§ Required task
Everything in the listing below from the line containing "cap_screw();" through the line containing "obj.parent = empty" should be repeated exactly; leave out every other line.

--- START Excerpted records ---

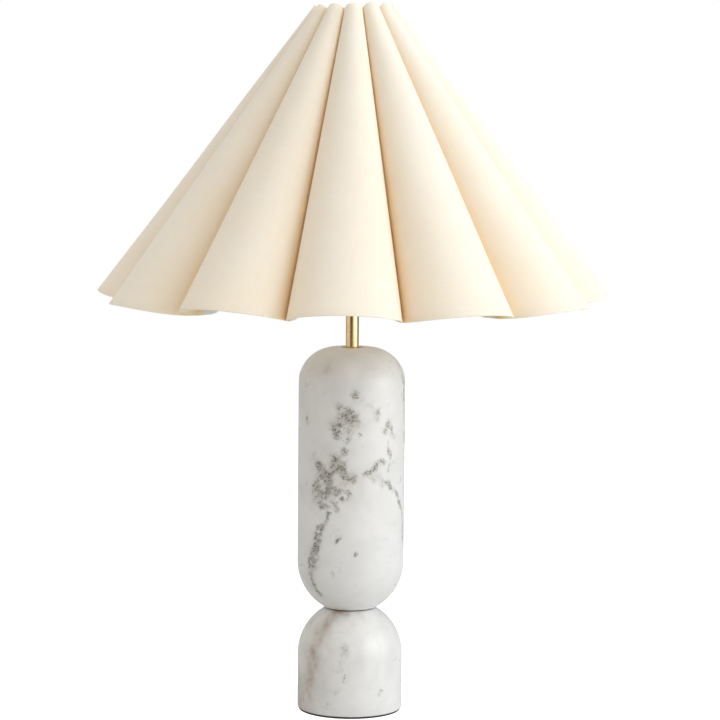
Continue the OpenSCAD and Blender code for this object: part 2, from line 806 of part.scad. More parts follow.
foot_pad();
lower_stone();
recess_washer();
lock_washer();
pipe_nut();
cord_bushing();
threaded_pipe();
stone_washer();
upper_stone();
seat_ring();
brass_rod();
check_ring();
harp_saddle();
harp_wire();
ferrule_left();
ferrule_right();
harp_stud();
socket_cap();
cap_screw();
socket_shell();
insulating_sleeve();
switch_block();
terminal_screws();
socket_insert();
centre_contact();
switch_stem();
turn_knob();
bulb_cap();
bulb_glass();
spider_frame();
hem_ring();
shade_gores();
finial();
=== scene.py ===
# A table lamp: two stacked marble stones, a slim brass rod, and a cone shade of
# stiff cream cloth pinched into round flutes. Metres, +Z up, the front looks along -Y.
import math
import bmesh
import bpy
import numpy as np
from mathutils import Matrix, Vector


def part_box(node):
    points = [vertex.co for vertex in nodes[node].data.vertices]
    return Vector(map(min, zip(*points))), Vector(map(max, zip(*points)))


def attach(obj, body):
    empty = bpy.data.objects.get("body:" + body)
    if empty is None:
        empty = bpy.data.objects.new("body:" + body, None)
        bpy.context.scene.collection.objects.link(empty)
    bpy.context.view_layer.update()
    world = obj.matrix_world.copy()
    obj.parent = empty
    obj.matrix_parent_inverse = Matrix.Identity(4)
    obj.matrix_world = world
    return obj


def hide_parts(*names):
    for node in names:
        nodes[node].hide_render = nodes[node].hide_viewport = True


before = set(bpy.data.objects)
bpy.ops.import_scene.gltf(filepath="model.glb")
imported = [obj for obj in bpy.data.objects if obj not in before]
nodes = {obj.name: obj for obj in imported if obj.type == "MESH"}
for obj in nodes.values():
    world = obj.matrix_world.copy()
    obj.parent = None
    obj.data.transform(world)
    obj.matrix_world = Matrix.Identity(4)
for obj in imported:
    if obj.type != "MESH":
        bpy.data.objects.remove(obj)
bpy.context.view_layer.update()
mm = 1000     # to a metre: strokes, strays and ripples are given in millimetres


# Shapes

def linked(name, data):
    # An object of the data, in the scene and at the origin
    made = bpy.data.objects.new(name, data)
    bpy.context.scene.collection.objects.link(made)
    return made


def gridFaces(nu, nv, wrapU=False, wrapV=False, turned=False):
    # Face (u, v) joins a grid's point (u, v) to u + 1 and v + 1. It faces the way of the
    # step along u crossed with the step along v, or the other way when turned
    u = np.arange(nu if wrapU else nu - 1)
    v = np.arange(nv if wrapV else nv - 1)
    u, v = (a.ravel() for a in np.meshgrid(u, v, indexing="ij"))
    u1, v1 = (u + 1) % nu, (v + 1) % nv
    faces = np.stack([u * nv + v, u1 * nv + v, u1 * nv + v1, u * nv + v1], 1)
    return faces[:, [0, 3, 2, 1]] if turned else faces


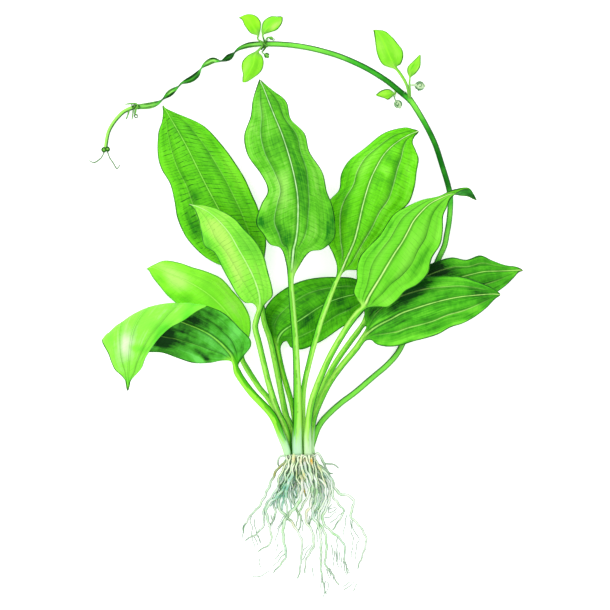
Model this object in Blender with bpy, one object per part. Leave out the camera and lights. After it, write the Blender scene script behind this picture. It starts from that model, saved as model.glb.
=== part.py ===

--- END Excerpted records ---

§ Exercise answer
cap_screw();
socket_shell();
insulating_sleeve();
switch_block();
terminal_screws();
socket_insert();
centre_contact();
switch_stem();
turn_knob();
bulb_cap();
bulb_glass();
spider_frame();
hem_ring();
shade_gores();
finial();
=== scene.py ===
# A table lamp: two stacked marble stones, a slim brass rod, and a cone shade of
# stiff cream cloth pinched into round flutes. Metres, +Z up, the front looks along -Y.
import math
import bmesh
import bpy
import numpy as np
from mathutils import Matrix, Vector


def part_box(node):
    points = [vertex.co for vertex in nodes[node].data.vertices]
    return Vector(map(min, zip(*points))), Vector(map(max, zip(*points)))


def attach(obj, body):
    empty = bpy.data.objects.get("body:" + body)
    if empty is None:
        empty = bpy.data.objects.new("body:" + body, None)
        bpy.context.scene.collection.objects.link(empty)
    bpy.context.view_layer.update()
    world = obj.matrix_world.copy()
    obj.parent = empty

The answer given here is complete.